Sun Belt Conference to add 10th team...

The University of South Alabama to add football as part of their athletics program.

http://www.usajaguars.com/ViewArticle.dbml?DB_OEM_ID=8300&ATCLID=1349218

BOARD OF TRUSTEES VOTES TO ADD NCAA FOOTBALL
Courtesy: South Alabama
            Release: 12/06/2007

Courtesy: South Alabama
University of South Alabama


Board of Trustees Resolution



Preliminary Timeline




MOBILE, Ala. – The University of South Alabama Board of Trustees approved the addition of football to the intercollegiate athletic program at its regularly-scheduled meeting on Thursday. The decision came after a recommendation from USA President Gordon Moulton based on input from student, faculty, alumni and community groups.


The intention is that the Jaguars will field a team in 2009 with a full transition to the Football Bowl Subdivision by 2013. USA is a charter member of the Sun Belt Conference.



In conjunction with the football announcement, the Board also approved the addition of a 200-member marching band program for the Department of Music.



“This effort is really about the students and alumni, and bringing them closer to the University,” said Moulton.  “We also believe this will strengthen our already close relationship with the community”



The University of South Alabama over the past four decades has grown from a startup urban institution to a comprehensive university with an ever-increasing traditional and residential student body. Throughout the maturing of the institution to its present status as one of Alabama’s fastest growing universities, the issue of NCAA-sanctioned intercollegiate football has arisen at numerous junctures.



In 1999, not long after the current administration began, the University responded to requests from some of its constituencies and conducted a formal analysis of the football issue. USA, with the assistance of external consultants, undertook a comprehensive review of the costs and benefits of such a program and gauged community interest through various means, including a season ticket drive. At the time, the University and its board of trustees determined the timing was not right for the addition of NCAA-sanctioned football. As an offshoot of the 1999 process, a club football program was developed at the University.



The football issue again arose this summer and was independently fueled by the Student Government Association, The Vanguard student newspaper and a group named “Students who Stand.” During the fall semester, a petition was arranged and over 2,500 signatures were presented to Moulton at the basketball home opener on Nov. 11.



“This is an historic day for the University of South Alabama and our athletics department,” Director of Athletics Joe Gottfried said. “With the future of intercollegiate athletics driven by football, we are excited as we enter a new era.

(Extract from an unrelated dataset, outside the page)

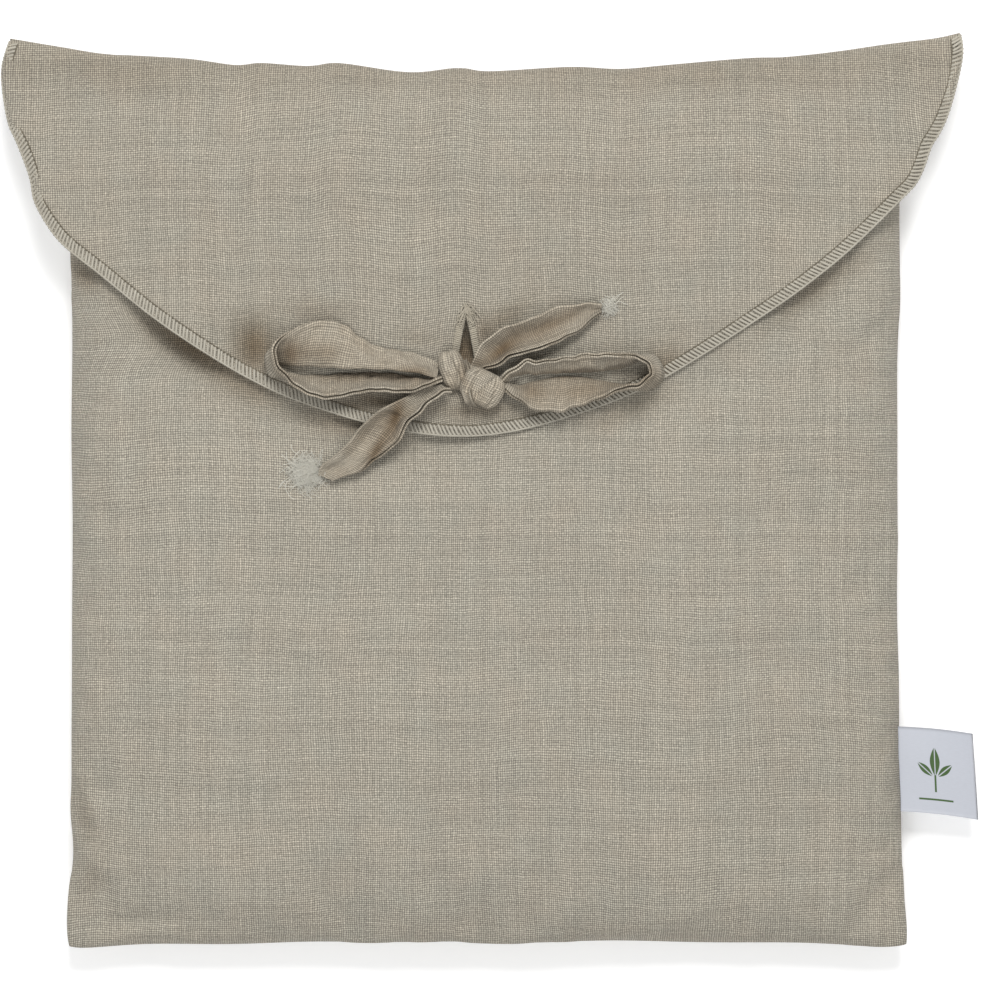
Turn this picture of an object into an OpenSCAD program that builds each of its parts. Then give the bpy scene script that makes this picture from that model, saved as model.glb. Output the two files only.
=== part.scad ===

College football will have a major impact on our athletics program, our university, Mobile and the surrounding communities.



“I want to thank President Moulton and Board of Trustees for their vision to establish football at our institution.”



“This is a good day for the Sun Belt Conference,” Commissioner Wright Waters said. “We are prepared to do whatever we can to help South Alabama, including with scheduling. As soon as they get their Division I-A certification, they will walk in automatically as our 10th football member.”



The Jaguars will begin their schedule at Ladd-Peebles Stadium in downtown Mobile in the fall of 2009. The 40,000-seat facility is home to the GMAC Bowl and the Senior Bowl, plus numerous high school football games each year.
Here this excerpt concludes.